Trust Me, and don't be afraid. Many things feel out of control. Your routines are not running smoothly. You tend to feel more secure when your life is predictable. Let Me lead you to the rock higher than your circumstances. Take refuge in the shelter of My wings, where you are absolutely secure.
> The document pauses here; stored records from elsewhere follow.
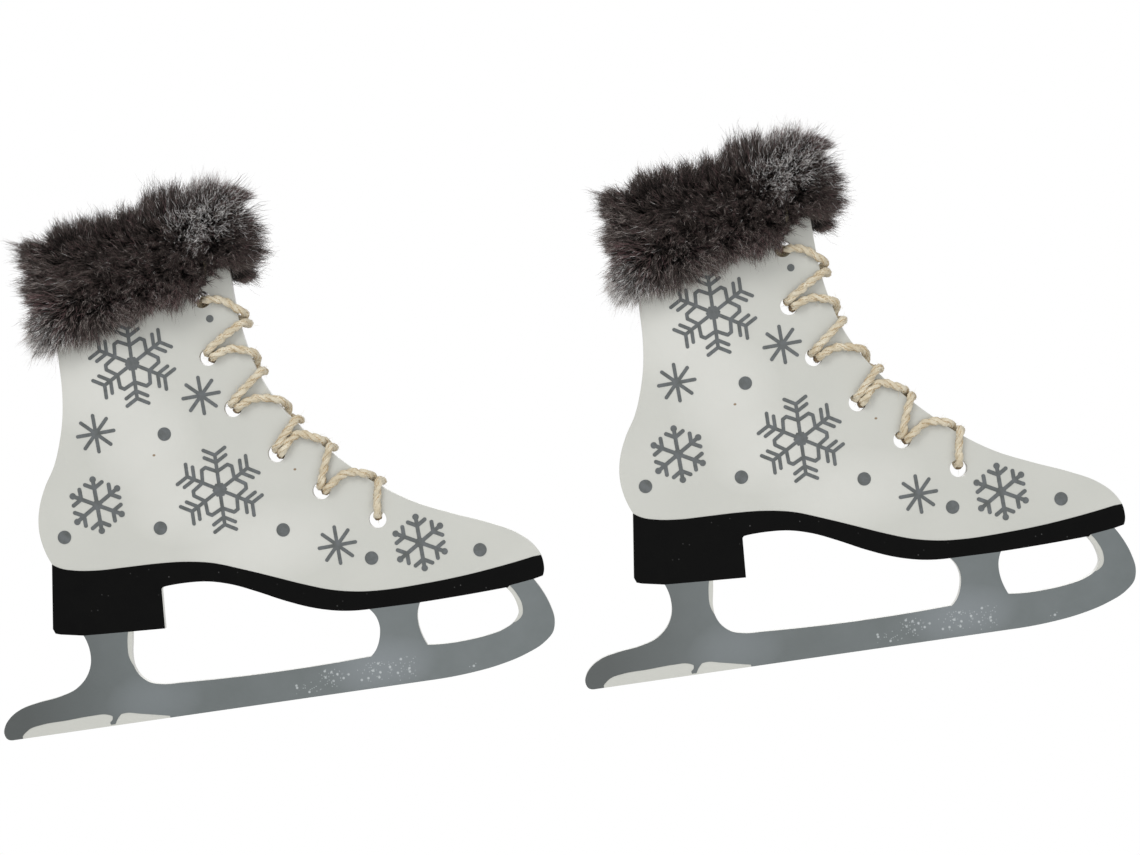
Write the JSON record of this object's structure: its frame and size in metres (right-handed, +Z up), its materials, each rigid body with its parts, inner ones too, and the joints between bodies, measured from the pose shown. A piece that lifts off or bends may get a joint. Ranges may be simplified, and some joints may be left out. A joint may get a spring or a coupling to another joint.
{
  "type": "ice skate ornament pair",
  "caption": "Flat cut-out ice skates with printed snowflakes, a wrapped fur cuff and a jute cord whip-laced down the front edge, hung as a pair.",
  "frame": {"origin": "middle of the straight lower edge of the left skate's blade, at the middle of the board's thickness", "axes": "+X towards the toes and the right skate, +Y into the wall that the backs face, +Z up as the pair hangs, toes tipped up 8.2 degrees"},
  "size_m": [0.4526, 0.026, 0.2435],
  "materials": {
    "board_paint": "satin off-white paint on 5 mm fibreboard",
    "black_ink": "satin black printing ink",
    "grey_ink": "satin mid-grey printing ink",
    "motif_ink": "satin dark grey printing ink",
    "glue": "set hot-melt glue, pale amber",
    "backing_cloth": "knitted backing cloth of a fake fur, dark brown",
    "fur": "long-pile fake fur, black-brown with silver tips",
    "jute": "two-ply natural jute twine, hairy"
  },
  "bodies": {
    "left_skate": {"left_board": "board_paint", "left_sole_print": "black_ink", "left_blade_print": "grey_ink", "left_large_snowflakes": "motif_ink", "left_branched_snowflakes": "motif_ink", "left_stars": "motif_ink", "left_dots": "motif_ink", "left_cuff_glue": "glue", "left_cuff_backing": "backing_cloth", "left_cuff_fur": "fur", "left_lace": "jute", "left_lace_knot": "jute"},
    "right_skate": {"right_board": "board_paint", "right_sole_print": "black_ink", "right_blade_print": "grey_ink", "right_large_snowflakes": "motif_ink", "right_branched_snowflakes": "motif_ink", "right_stars": "motif_ink", "right_dots": "motif_ink", "right_cuff_glue": "glue", "right_cuff_backing": "backing_cloth", "right_cuff_fur": "fur", "right_lace": "jute", "right_lace_knot": "jute"}
  },
  "joints": [
    {"name": "right_skate_lift", "type": "slide", "parent": "left_skate", "child": "right_skate", "axis": [0, 0, 1], "range_m": [0, 0.04]}
  ]
}
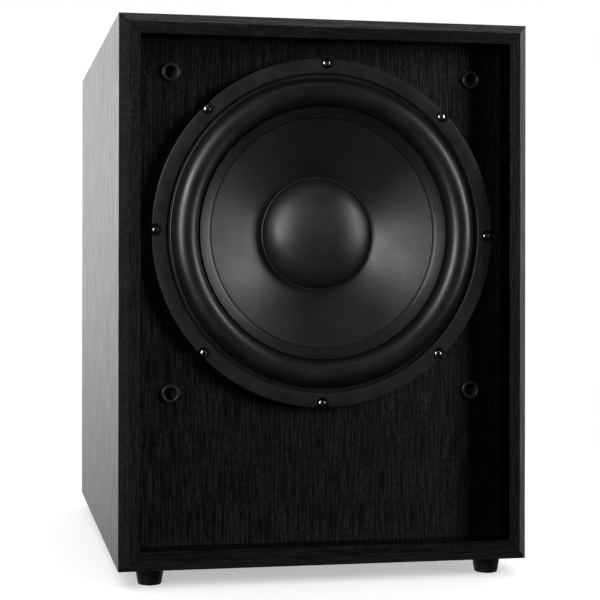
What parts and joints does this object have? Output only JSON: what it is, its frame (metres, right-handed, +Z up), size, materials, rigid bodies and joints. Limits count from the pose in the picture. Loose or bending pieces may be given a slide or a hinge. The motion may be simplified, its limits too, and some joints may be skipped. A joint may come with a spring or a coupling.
{
  "type": "subwoofer cabinet",
  "caption": "Active bass loudspeaker: black ash box with a recessed cone driver behind grille sockets, rear reflex port and plate amplifier with controls.",
  "frame": {"origin": "centre of the footprint, on the surface that the feet stand on", "axes": "+Z up, the driver faces -Y, +X to the right seen from the front"},
  "size_m": [0.36, 0.458, 0.4845],
  "materials": {
    "black_ash": "black ash vinyl, embossed grain, satin",
    "bare_board": "raw fibreboard",
    "moulding": "satin moulding",
    "black_steel": "black powder coat",
    "gasket": "satin moulded ring",
    "plated_steel": "zinc plated",
    "surround_rubber": "glossy butyl rubber",
    "spider_cloth": "resin-stiffened cloth",
    "cone_paper": "coated paper pulp, matte",
    "cap_paper": "smooth pressed dome, satin",
    "former_paper": "resin-bonded paper",
    "copper": "lacquered copper",
    "ferrite": "ground ferrite",
    "fibre_board": "brown fibre board",
    "wadding": "polyester wadding",
    "black_aluminium": "black anodised",
    "circuit_board": "glass-fibre board",
    "capacitor_sleeve": "shrink sleeve",
    "winding": "taped and lacquered winding",
    "cable": "flexible insulation"
  },
  "bodies": {
    "cabinet": {"amp_plate": "black_aluminium", "bottom_panel": "black_ash", "capacitor_1": "capacitor_sleeve", "capacitor_2": "capacitor_sleeve", "circuit_board": "circuit_board", "cross_brace": "bare_board", "crossover_potentiometer": "plated_steel", "driver_basket": "black_steel", "driver_gasket": "gasket", "driver_screw_1": "plated_steel", "driver_screw_2": "plated_steel", "driver_screw_3": "plated_steel", "driver_screw_4": "plated_steel", "driver_screw_5": "plated_steel", "driver_screw_6": "plated_steel", "driver_screw_7": "plated_steel", "driver_screw_8": "plated_steel", "foot_front_left": "moulding", "foot_front_right": "moulding", "foot_rear_left": "moulding", "foot_rear_right": "moulding", "front_baffle": "black_ash", "fuse_holder": "moulding", "grille_socket_bottom_left": "moulding", "grille_socket_bottom_right": "moulding", "grille_socket_top_left": "moulding", "grille_socket_top_right": "moulding", "heat_sink": "black_aluminium", "left_panel": "black_ash", "line_input_block": "moulding", "mains_inlet": "moulding", "phase_switch_body": "moulding", "pole_yoke": "plated_steel", "port_tube": "moulding", "power_rocker_frame": "moulding", "rear_panel": "black_ash", "right_panel": "black_ash", "ring_magnet": "ferrite", "speaker_lead": "cable", "spider": "spider_cloth", "surround": "surround_rubber", "terminal_board": "fibre_board", "tinsel_lead_left": "copper", "tinsel_lead_right": "copper", "top_panel": "black_ash", "top_plate": "plated_steel", "transformer": "winding", "volume_potentiometer": "plated_steel", "wadding_left": "wadding", "wadding_right": "wadding"},
    "cone_assembly": {"paper_cone": "cone_paper", "dust_cap": "cap_paper", "coil_former": "former_paper", "voice_coil": "copper"},
    "volume_knob": {"volume_knob": "moulding"},
    "crossover_knob": {"crossover_knob": "moulding"},
    "phase_switch_lever": {"phase_switch_lever": "plated_steel"},
    "power_rocker": {"power_rocker": "moulding"}
  },
  "joints": [
    {"name": "cone_slide", "type": "slide", "parent": "cabinet", "child": "cone_assembly", "axis": [0, -1, 0], "range_m": [-0.008, 0.008], "stiffness_N_per_m": 3000, "deforming": ["surround", "spider", "tinsel_lead_left", "tinsel_lead_right"]},
    {"name": "volume_turn", "type": "hinge", "parent": "cabinet", "child": "volume_knob", "pos_m": [0.062, 0.2143, 0.2785], "axis": [0, -1, 0], "range_deg": [-150, 150]},
    {"name": "crossover_turn", "type": "hinge", "parent": "cabinet", "child": "crossover_knob", "pos_m": [0.062, 0.2143, 0.2325], "axis": [0, -1, 0], "range_deg": [-150, 150]},
    {"name": "phase_slide", "type": "slide", "parent": "cabinet", "child": "phase_switch_lever", "axis": [-1, 0, 0], "range_m": [0, 0.006]},
    {"name": "power_rock", "type": "hinge", "parent": "cabinet", "child": "power_rocker", "pos_m": [0.002, 0.2165, 0.1025], "axis": [-1, 0, 0], "range_deg": [0, 16]}
  ]
}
When you are shaken out of your comfortable routines, gtip My hand tightly and look for growth opportunities. Instead of bemoaning the loss of your comforts, accept the challenges of something new. I lead you from glory to glory, making you fit for My kingdom. Say yes to the ways I work in your life. Trust Me and don'tbe afraid.


----------



## sadwithouthim (Dec 8, 2011)

Beautiful and so true!
_Posted via Mobile Device_


----------



## Traggy (Jan 26, 2012)

god bless


----------



## letmebeme (Feb 23, 2012)

Awesome! Great way ti start the week.

Thank you!


----------



## still_think_of_her (Mar 10, 2012)

sadwithouthim said:


> Beautiful and so true!
> _Posted via Mobile Device_


:iagree::iagree::iagree:


----------